La storia dei Levi scappati in Canavese per sfuggire dall’orrore dell’Olocausto
La testimonianza per non dimenticare le vittime della Shoah alla vigilia della Giornata della memoria
La storia dei Levi scappati in Canavese per sfuggire dall’orrore dell’Olocausto
La fuga a Torre
10 novembre 1939. Mussolini aveva già gridato da Trieste che gli ebrei dovevano essere perseguitati, stravolgendo all’improvviso la vita di tante famiglie ebraiche italiane, come quella di Tullio Levi, composta dal padre Marco, dalla madre Virginia, dal fratello Riccardo e dalle nonne Rosa e Adele.
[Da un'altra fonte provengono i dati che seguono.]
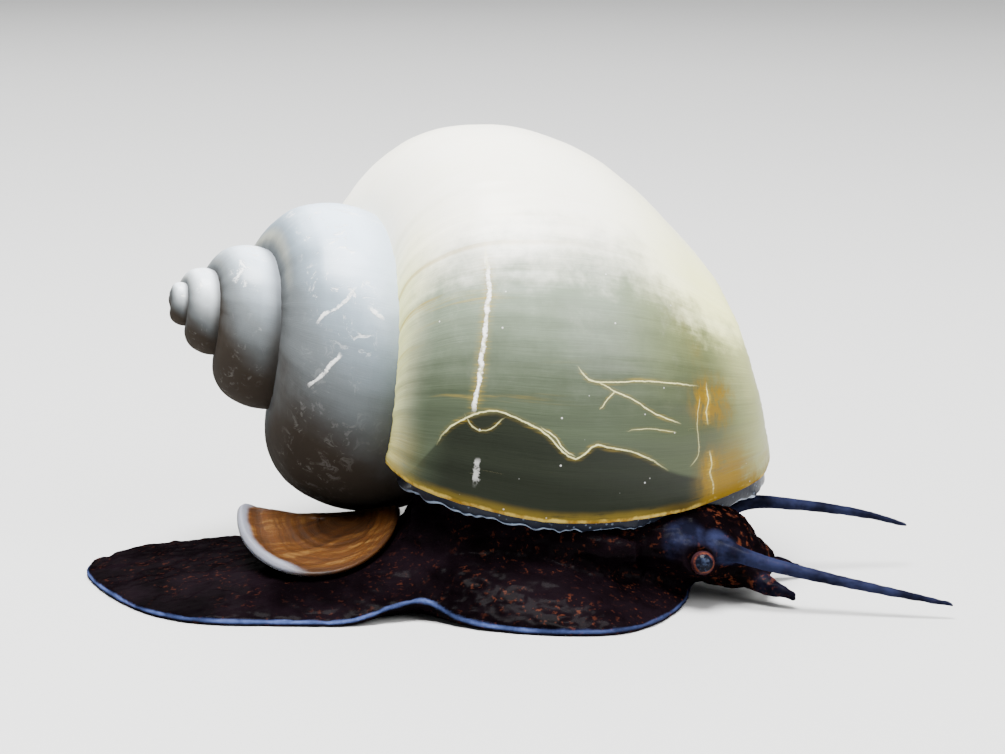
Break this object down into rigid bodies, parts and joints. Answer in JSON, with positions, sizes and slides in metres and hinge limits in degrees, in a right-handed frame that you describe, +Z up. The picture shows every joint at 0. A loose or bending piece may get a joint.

Marco, infatti, era già stato licenziato dalla Shell e la famiglia aveva deciso di trovare rifugio a Torre Canavese. In quella piccola comunità, allora ancora unita con il Comune di Bairo, i Levi si erano adattati a una nuova realtà, con Marco che aveva imparato a coltivare la terra. L’orrore della guerra era condiviso con la famiglia Antoniono e, anche se Torino iniziava ad essere bombardata, i Levi erano riusciti a ritrovare una relativa tranquillità.
Dopo l'armistizio
Ma, dopo l’armistizio del 1943 e la conseguente occupazione tedesca, la situazione precipitò. Mentre la famiglia era intenta nelle sue attività quotidiane, il suono inatteso del campanello annunciò l’arrivo dei fascisti: «Anche se avevo solo 4 anni – raccontò Tullio Levi – ricordo ancora quel giorno degli inizi di dicembre in cui vidi comparire davanti al nostro cancello un uomo in uniforme, il maresciallo dei Carabinieri della vicina stazione di Agliè, venuto ad avvisare mio padre che bisognava abbandonare al più presto Torre perché era cominciata la caccia agli ebrei». A quel punto, con l’aiuto della famiglia Antoniono, i Levi si nascosero a Borgiallo e poi nella canonica della chiesa dei Tre Cioché. Ma un delatore avvertì i fascisti del nascondiglio e, di notte, il parroco li fece scappare da Agliè. Sempre con l’aiuto della famiglia torrese i Levi riuscirono a trovare l’ennesimo riparo in una cascina isolata nei boschi a Castellamonte, nella frazione di Muriaglio. L’apparente quiete venne di nuovo scossa con l’insediamento, a Campo, di un comando fascista che li costrinse a tornare a Torre, dove la famiglia avrebbe poi accolto la Liberazione. Nel 2011, per il loro coraggio e la loro umanità, Pietro, Maria e Carlo Antoniono furono riconosciuti «Giusti fra le Nazioni».
La storia di Tullio Levi
Nato a Torino nel 1939 da Marco Levi (chimico) e Virginia Montel (maestra), Tullio Levi (in foto) frequentò i primi mesi di scuola proprio a Torre. Nel gennaio 1946, appena la famiglia riprese possesso della casa di Torino, Levi si iscrisse alla scuola ebraica, iniziando a frequentare, dalle superiori, il Centro giovanile ebraico. Diplomatosi in Ragioneria nel 1956, raccolse l’azienda di vernici del padre – che, dopo la guerra, non aveva più voluto rientrare alla Shell –, prima di dedicarsi all’industria metalmeccanica. Presidente, dal 1981 al 1987 e dal 2005 al 2011, della Comunità ebraica torinese, Levi fu tra i fondatori, nel 1968, del Gruppo di studi ebraici e, nel 1975, della rivista «Ha Keillah», di cui fu l’anima insieme a Guido Fubini e a Giuseppe Tedesco.
L'impegno per la memoria
Impegnato nella trasmissione della memoria della Shoah e dell’antifascismo, Tullio Levi contribuì alla nascita del Centro internazionale di studi Primo Levi e del Museo diffuso della Resistenza. Qualche anno prima di morire, nel 2020, incontrando gli alunni di alcune scuole piemontesi, scrisse: «I ragazzi, nonostante la loro giovane età, dimostrano di aver capito come sia possibile e quanto sia importante, nel momento in cui qualcuno è in difficoltà, non girarsi dall’altra parte, bensì farsi carico di quella responsabilità verso il prossimo di cui ciascuno deve sentirsi portatore; e si sono resi conto di come nel mondo esista il male, ma possa esistere anche il bene se si manifesta quel senso di solidarietà su cui si basa l’umana convivenza».